Acacia rendlei is a shrub of the genus Acacia and the subgenus Phyllodineae that is endemic to south western Australia.

==Description==
The dense, spreading and pungent shrub typically grows to a height of 0.3 to 1.1 m with an intricate habit. It has glabrous branchlets with spinose stipules that are 6 to 17 mm in length and widely spreading. Like most species of Acacia it has phyllodes rather than true leaves. The pungent, evergreen and dimidiate phyllodes have a length of 6.5 to 10 mm and a width of 4.5 to 7.5 mm with a midrib that is not prominent. It blooms from October to December and produces yellow flowers.

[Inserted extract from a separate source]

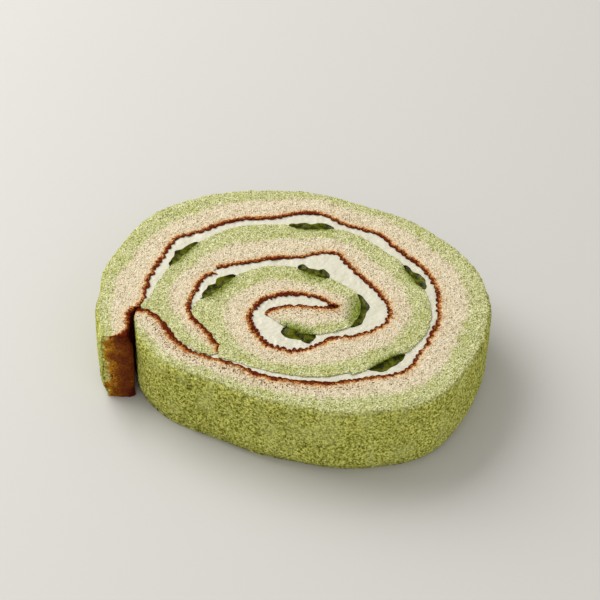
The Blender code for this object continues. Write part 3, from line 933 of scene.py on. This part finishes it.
def sponge_crumb():
    """Chiffon sponge, cut with a knife: matt, full of open bubbles under 1 mm, each painted darker
    inside as shade.

    The border between the white and the green dough is blurred over about 2 mm. The baked skin
    is a dark brown line with an amber fringe, and juice turns the crumb a vivid green.
    """
    material, tree, shader, place = new_material("chiffon_sponge_crumb")
    mark = {}
    for title in ("border", "baked", "pit_shade", "side", "pale", "crust", "from_crease", "soaked",
                  "specks"):
        mark[title] = add(tree, "Attribute", attribute_name=title)["Fac"]
    noise = {}
    for size, detail in ((GRAIN, 2.0), (COARSE_GRAIN, 3.0), (BLOTCH, 2.0)):
        inputs = {"Vector": place, "Scale": 1 / (size * MM), "Detail": detail}
        noise[size] = add(tree, "TexNoise", inputs)["Fac"]
    blotch = noise[BLOTCH]
    cells = add(tree, "TexVoronoi", {"Vector": place, "Scale": 1 / (PORE_CELL * MM)})
    dots = add(tree, "TexVoronoi", {"Vector": place, "Scale": 1 / (DOT * MM)})
    chance = add(tree, "SeparateColor", {0: cells["Color"]})
    dot_chance = add(tree, "SeparateColor", {0: dots["Color"]})

    # Grains are half noise and half round dots, and on the side half of them are coarse
    grain = add(tree, "MapRange", {"Value": noise[GRAIN], 1: 0.34, 2: 0.66})[0]
    round_grain = add(tree, "MapRange", {"Value": dots["Distance"], 1: 0.2, 2: 0.65, 3: 1.0, 4: 0.0})[0]
    grain = add(tree, "Mix", {0: 0.5, 2: grain, 3: round_grain})[0]
    coarse = add(tree, "MapRange", {"Value": noise[COARSE_GRAIN], 1: 0.37, 2: 0.63})[0]
    torn_grain = add(tree, "Mix", {0: 0.5, 2: grain, 3: coarse})[0]
    torn_grain = add(tree, "MapRange", {"Value": torn_grain, 1: 0.15, 2: 0.85})[0]
    tone = {}
    for title, (between_grains, on_grains) in CRUMB_TONES.items():
        inputs = {0: torn_grain if title == "side" else grain, 6: colour(between_grains),
                  7: colour(on_grains)}
        tone[title] = add(tree, "Mix", inputs, data_type="RGBA")[2]

    # The border strays with the blotches and dot by dot
    blurred = strayed(tree, mark["border"], blotch, 2.4)
    blurred = strayed(tree, blurred, dot_chance[1], 2.2)
    green_share = add(tree, "MapRange", {"Value": blurred, 1: -0.8, 2: 0.8},
                      interpolation_type="SMOOTHSTEP")[0]

    # Green dough is yellower in blotches, and the side has pale streaks
    damp = add(tree, "MapRange", {"Value": blotch, 1: 0.5, 2: 0.75, 4: 0.5})[0]
    green = add(tree, "Mix", {0: damp, 6: tone["green"], 7: colour("#A8AC50")}, data_type="RGBA")[2]
    smeared = add(tree, "Math", {0: mark["pale"], 1: 0.32}, operation="MULTIPLY")[0]
    side = add(tree, "Mix", {0: smeared, 6: tone["side"], 7: colour("#DCE08A")}, data_type="RGBA")[2]
    green = add(tree, "Mix", {0: mark["side"], 6: green, 7: side}, data_type="RGBA")[2]
    dough = add(tree, "Mix", {0: green_share, 6: tone["white"], 7: green}, data_type="RGBA")[2]

    # An open pore is the middle of a cell, in 4 cells of 10, painted darker as the shade inside it, and
    # the relief's pits get painted shade too
    pore = add(tree, "MapRange", {"Value": cells["Distance"], 1: 0.2, 2: 0.45, 3: 1.0, 4: 0.0})[0]
    is_open = add(tree, "Math", {0: chance[0], 1: 0.4}, operation="LESS_THAN")[0]
    pore = add(tree, "Math", {0: pore, 1: is_open}, operation="MULTIPLY")[0]
    deep = add(tree, "Math", {0: mark["pit_shade"], 1: 0.35}, operation="MULTIPLY")[0]
    pore_shade_strength = add(tree, "MapRange", {"Value": mark["side"], 3: 0.45, 4: 0.6})[0]
    deep = add(tree, "Math", {0: pore, 1: pore_shade_strength, 2: deep}, operation="MULTIPLY_ADD")[0]
    # The painted shade's colour: brown in white dough, olive in green, darkest on the side
    shade = add(tree, "Mix", {0: green_share, 6: colour("#A88450"), 7: colour("#8A9438")},
                data_type="RGBA")[2]
    shade = add(tree, "Mix", {0: mark["side"], 6: shade, 7: colour("#787A20")}, data_type="RGBA")[2]
    dough = add(tree, "Mix", {0: deep, 6: dough, 7: shade}, data_type="RGBA", blend_type="MULTIPLY")[2]

    # Brown specks are whole dots
    is_brown = add(tree, "Math", {0: dot_chance[0], 1: mark["specks"]}, operation="LESS_THAN")[0]
    speck = add(tree, "MapRange", {"Value": dots["Distance"], 1: 0.35, 2: 0.6, 3: 1.0, 4: 0.0})[0]
    speck = add(tree, "Math", {0: is_brown, 1: speck}, operation="MULTIPLY")[0]

    # The baked skin: a faint tinge up to 2.2 mm past it, a fringe up to 0.8 mm, and a dark core
    # that is broken dot by dot
    baked = strayed(tree, mark["baked"], grain, 0.7)
    broken = strayed(tree, baked, dot_chance[2], 1.1)
    skin = []
    for past, full, end, most in ((baked, 0.3, 2.2, 0.4), (baked, 0.1, 0.8, 1.0),
                                  (broken, -0.25, 0.3, 1.0)):
        inputs = {"Value": past, 1: full, 2: end, 3: most, 4: 0.0}
        skin.append(add(tree, "MapRange", inputs)[0])
    tinge, fringe, core = skin

    # The lapping end's crust: amber at the outside, darker towards the crease, partly its own browning
    # and partly painted shade of the crease
    ragged = strayed(tree, mark["crust"], blotch, 12.0)
    crust = add(tree, "MapRange", {"Value": ragged, 1: -1.2, 2: -0.9, 3: 1.0, 4: 0.0})[0]
    amber = add(tree, "Math", {0: blotch, 1: 10.0, 2: mark["from_crease"]}, operation="MULTIPLY_ADD")[0]
    amber = add(tree, "Math", {0: grain, 1: 3.0, 2: amber}, operation="MULTIPLY_ADD")[0]
    amber = add(tree, "MapRange", {"Value": amber, 1: 4.0, 2: 10.4})[0]
    crust_browns_and_crease_shade = add(tree, "ValToRGB", {0: amber})["Color"]
    ramp = crust_browns_and_crease_shade.node.color_ramp.elements
    ramp[0].color = colour("#4E1204")
    ramp[1].color = colour("#D09218")
    ramp.new(0.55).color = colour("#7C3C08")

    for share, cover in ((mark["soaked"], tone["juicy"]), (speck, colour("#642E0C")),
                         (tinge, colour("#E0AE74")), (fringe, colour("#B87426")),
                         (core, colour("#5C1A02")), (crust, crust_browns_and_crease_shade)):
        dough = add(tree, "Mix", {0: share, 6: dough, 7: cover}, data_type="RGBA")[2]

    height = add(tree, "Math", {0: pore, 1: -0.8, 2: grain}, operation="MULTIPLY_ADD")[0]
    bump = add(tree, "Bump", {"Height": height, "Strength": 0.9, "Distance": 0.4 * MM})[0]
    fill(tree, shader, {
        "Base Color": dough,
        "Normal": bump,
        "Roughness": add(tree, "MapRange", {"Value": crust, 3: 0.9, 4: 0.5})[0],
        "Specular IOR Level": 0.08,
    })
    return material


def clouded(tree, place, size, detail, dark, light, limits=(0.0, 1.0)):
    """Noise in clouds of a size, and a tone that goes from dark to light between its limits."""
    cloud = add(tree, "TexNoise", {"Vector": place, "Scale": 1 / (size * MM), "Detail": detail})["Fac"]
    share = add(tree, "MapRange", {"Value": cloud, 1: limits[0], 2: limits[1]})[0]
    inputs = {0: share, 6: colour(dark), 7: colour(light)}
    return cloud, add(tree, "Mix", inputs, data_type="RGBA")[2]


def whipped_cream():
    """Whipped cream, smeared by the knife: off-white, softly shining, its edges let light through."""
    material, tree, shader, place = new_material("whipped_cream_smeared")
    smear, tint = clouded(tree, place, CREAM_SMEAR, 3.0, "#BDB9A1", "#D0CCBB")
    fill(tree, shader, {
        "Base Color": tint,
        "Normal": add(tree, "Bump", {"Height": smear, "Strength": 0.4, "Distance": 0.3 * MM})[0],
        "Roughness": 0.45,
        "Subsurface Weight": 0.3,
        "Subsurface Radius": (1.0, 0.9, 0.7),
        "Subsurface Scale": 2.0 * MM,
    })
    return material


def grape_jelly():
    """Green grape jelly: wet and clear, with small highlights, its dark green partly its own and partly
    painted shade deep in its pocket.
    """
    material, tree, shader, place = new_material("grape_jelly_wet")
    # Tones darkened partly as painted shade of the pocket that the jelly sits in
    cloud, tint = clouded(tree, place, JELLY_CLOUD, 3.0, "#202200", "#5A5E06", (0.4, 0.66))
    fill(tree, shader, {
        "Base Color": tint,
        "Normal": add(tree, "Bump", {"Height": cloud, "Strength": 0.8, "Distance": 0.8 * MM})[0],
        "Roughness": 0.13,
        "Specular IOR Level": 0.11,
        "IOR": 1.38,
        "Subsurface Weight": 0.15,
        "Subsurface Radius": (0.6, 1.0, 0.2),
        "Subsurface Scale": 2.0 * MM,
    })
    return material


def pale_floor():
    """A plain pale painted floor with a soft satin face."""
    material, tree, shader, place = new_material("pale_floor_paint")
    _, tint = clouded(tree, place, FLOOR_CLOUD, 2.0, "#B9B7B2", "#BEBCB7")
    fill(tree, shader, {"Base Color": tint, "Roughness": 0.6})
    mesh = bpy.data.meshes.new("floor")
    corners = [(x * FLOOR_REACH, y * FLOOR_REACH, 0) for x, y in ((-1, -1), (1, -1), (1, 1), (-1, 1))]
    mesh.from_pydata(corners, [], [(0, 1, 2, 3)])
    mesh.materials.append(material)
    floor = in_scene("floor", mesh)


def camera():
    """The photograph's view: 42 degrees down, turned 1.5 degrees, from 0.55 m, with a long lens."""
    view = bpy.data.cameras.new("camera")
    view.lens = CAMERA_LENS
    view.sensor_width = CAMERA_SENSOR
    seen_from = in_scene("camera", view)
    down = Matrix.Rotation(math.radians(90 - CAMERA_DOWN), 4, "X")
    turn = Matrix.Rotation(math.radians(CAMERA_TURN), 4, "Z")
    place = (Vector(CAMERA_PLACE) + Vector(EYE)) * MM
    seen_from.matrix_world = Matrix.Translation(place) @ down @ turn
    bpy.context.scene.camera = seen_from


def soft_light():
    """A wide window's soft light from the left, and a bright pale room round it."""
    for title, (place, size, watts) in LIGHTS.items():
        data = bpy.data.lights.new(title, "AREA")
        data.size = size
        data.energy = watts
        light = in_scene(title, data)
        light.location = place
        light.rotation_euler = (-Vector(place)).to_track_quat("-Z", "Y").to_euler()
    world = bpy.data.worlds.new("pale_room")
    world.use_nodes = True
    fill(world.node_tree, world.node_tree.nodes["Background"],
         {"Color": colour(ROOM_COLOUR), "Strength": ROOM_STRENGTH})
    bpy.context.scene.world = world
    bpy.context.scene.view_settings.view_transform = "Standard"


# The two sheets, with the inner one's face dented for the jelly and pressed to its neighbours
outer = rolled_sheet(OUTER_SHEET, OUTER_REACH, OUTER_SPACING, OUTER_BEADS, (), seed=3)
rounded_end(outer)
inner = rolled_sheet(INNER_SHEET, INNER_REACH, INNER_SPACING, INNER_BEADS, INNER_THIN, seed=5)
plain_face = inner.line(inner.face)
inner.face += along_line(plain_face, FACE_RAGGED, 41)
for x, y, length, _, sunk, _ in (OUTER_JELLY | INNER_JELLY).values():
    inner.face -= sunk * lens(plain_face, (x, y), length)
tear(inner)
pressed(inner, outer)

# The roll's eye, from the middle of the slice, where the frame has its origin
outline = outer.line(outer.face)
EYE = np.append(-(outline.min(axis=0) + outline.max(axis=0)) / 2, 0.0)

camera()
soft_light()
pale_floor()
SPONGE = sponge_crumb()
CREAM = whipped_cream()
JELLY = grape_jelly()

sponge_layer("outer_white_crumb", "outer_sheet_white", outer, True, OUTER_WHITE_PLACES,
             SQUARE_EDGES, {}, OUTER_SPECKS, is_outer=True)
sponge_layer("outer_green_crumb", "outer_sheet_green", outer, False, OUTER_GREEN_PLACES,
             SIDE_EDGES, {}, is_outer=True)
sponge_layer("inner_white_crumb", "inner_sheet_white", inner, True, INNER_WHITE_PLACES,
             SQUARE_EDGES, INNER_JELLY, INNER_SPECKS)
sponge_layer("inner_green_crumb", "inner_sheet_green", inner, False, INNER_GREEN_PLACES,
             CUT_EDGES, OUTER_JELLY | INNER_JELLY)

# Both creams span from a sheet's skin to the inner sheet's outline
creased = inner.line(inner.creased)
outline_of_inner = np.vstack([creased[::-1], inner.line(inner.face), creased[-1:]])
own_of_inner = len(creased) - 1 - np.arange(len(creased))
filling("outer_cream_smeared", "outer_cream", outer, OUTER_SMEAR_ENDS, outline_of_inner, None,
        OUTER_JELLY)
filling("inner_cream_smeared", "inner_cream", inner, INNER_SMEAR_ENDS, outline_of_inner,
        own_of_inner, INNER_JELLY)

bpy.context.view_layer.update()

The simple inflorescences occur singly or in pairs in the axils and have spherical flower-heads containing 26 to 32 golden coloured flowers. Following flowering firmly chartaceous seed pods form that have a narrowly oblong shape with a length of up to 45 mm and awidth of 6.5 to 8 mm. The elliptic shaped seeds have a length of about 4.5 mm and a linear aril that curves around the base of the seed.

==Distribution==
It is native to an area in the Wheatbelt and Goldfields-Esperance regions of Western Australia where it is often situated on flats and low hills growing in rocky calcareous loamy or sandy soils. It has a scattered distribution from around the Parker Range in the west to around Kanandah Station in the east where it is often found as a part of open Eucalyptus woodland communities.